◆ EXERCISE DIRECTIONS
Give back all the data exactly, line by line.

DATA LINES start

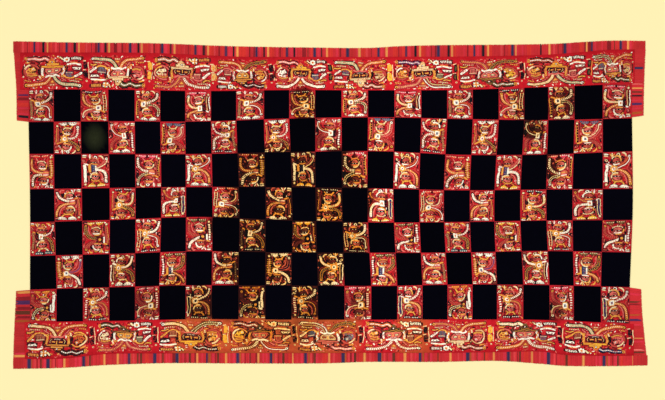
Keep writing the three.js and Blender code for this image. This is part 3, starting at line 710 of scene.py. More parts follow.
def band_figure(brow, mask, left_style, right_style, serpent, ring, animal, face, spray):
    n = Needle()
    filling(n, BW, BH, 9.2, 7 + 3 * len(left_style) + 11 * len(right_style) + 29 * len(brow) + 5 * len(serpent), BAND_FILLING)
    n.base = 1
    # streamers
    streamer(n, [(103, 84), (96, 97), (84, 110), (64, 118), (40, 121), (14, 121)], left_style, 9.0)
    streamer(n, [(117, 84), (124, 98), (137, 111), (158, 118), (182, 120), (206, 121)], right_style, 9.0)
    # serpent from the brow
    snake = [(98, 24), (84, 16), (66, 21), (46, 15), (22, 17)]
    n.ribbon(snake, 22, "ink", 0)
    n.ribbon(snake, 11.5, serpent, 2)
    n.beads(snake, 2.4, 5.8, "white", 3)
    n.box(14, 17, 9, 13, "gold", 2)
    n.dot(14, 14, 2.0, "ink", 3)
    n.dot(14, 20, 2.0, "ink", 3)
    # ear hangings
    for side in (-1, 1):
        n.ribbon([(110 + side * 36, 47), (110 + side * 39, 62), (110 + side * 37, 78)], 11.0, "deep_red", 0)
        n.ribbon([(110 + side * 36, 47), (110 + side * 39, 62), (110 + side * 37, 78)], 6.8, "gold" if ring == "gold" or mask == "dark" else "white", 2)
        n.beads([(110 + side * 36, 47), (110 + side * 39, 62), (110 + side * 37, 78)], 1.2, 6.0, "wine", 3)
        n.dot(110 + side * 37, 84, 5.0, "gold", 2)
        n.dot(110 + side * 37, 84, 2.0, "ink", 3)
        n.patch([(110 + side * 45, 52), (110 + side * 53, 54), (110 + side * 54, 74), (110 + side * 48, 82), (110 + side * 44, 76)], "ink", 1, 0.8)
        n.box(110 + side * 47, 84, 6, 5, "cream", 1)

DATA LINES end

◆ FINAL RESULT
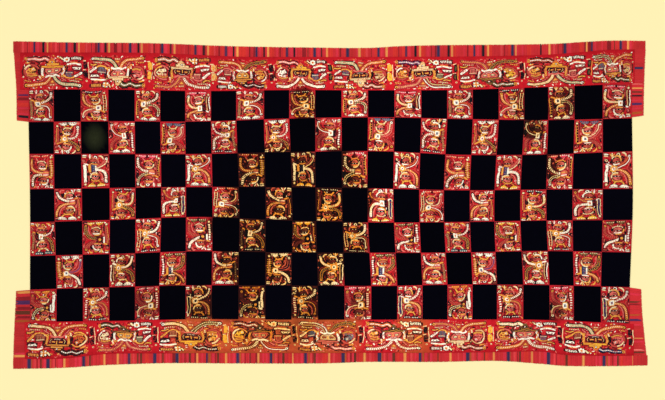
Keep writing the three.js and Blender code for this image. This is part 3, starting at line 710 of scene.py. More parts follow.
def band_figure(brow, mask, left_style, right_style, serpent, ring, animal, face, spray):
    n = Needle()
    filling(n, BW, BH, 9.2, 7 + 3 * len(left_style) + 11 * len(right_style) + 29 * len(brow) + 5 * len(serpent), BAND_FILLING)
    n.base = 1
    # streamers
    streamer(n, [(103, 84), (96, 97), (84, 110), (64, 118), (40, 121), (14, 121)], left_style, 9.0)
    streamer(n, [(117, 84), (124, 98), (137, 111), (158, 118), (182, 120), (206, 121)], right_style, 9.0)
    # serpent from the brow
    snake = [(98, 24), (84, 16), (66, 21), (46, 15), (22, 17)]
    n.ribbon(snake, 22, "ink", 0)
    n.ribbon(snake, 11.5, serpent, 2)
    n.beads(snake, 2.4, 5.8, "white", 3)
    n.box(14, 17, 9, 13, "gold", 2)
    n.dot(14, 14, 2.0, "ink", 3)
    n.dot(14, 20, 2.0, "ink", 3)
    # ear hangings
    for side in (-1, 1):
        n.ribbon([(110 + side * 36, 47), (110 + side * 39, 62), (110 + side * 37, 78)], 11.0, "deep_red", 0)
        n.ribbon([(110 + side * 36, 47), (110 + side * 39, 62), (110 + side * 37, 78)], 6.8, "gold" if ring == "gold" or mask == "dark" else "white", 2)
        n.beads([(110 + side * 36, 47), (110 + side * 39, 62), (110 + side * 37, 78)], 1.2, 6.0, "wine", 3)
        n.dot(110 + side * 37, 84, 5.0, "gold", 2)
        n.dot(110 + side * 37, 84, 2.0, "ink", 3)
        n.patch([(110 + side * 45, 52), (110 + side * 53, 54), (110 + side * 54, 74), (110 + side * 48, 82), (110 + side * 44, 76)], "ink", 1, 0.8)
        n.box(110 + side * 47, 84, 6, 5, "cream", 1)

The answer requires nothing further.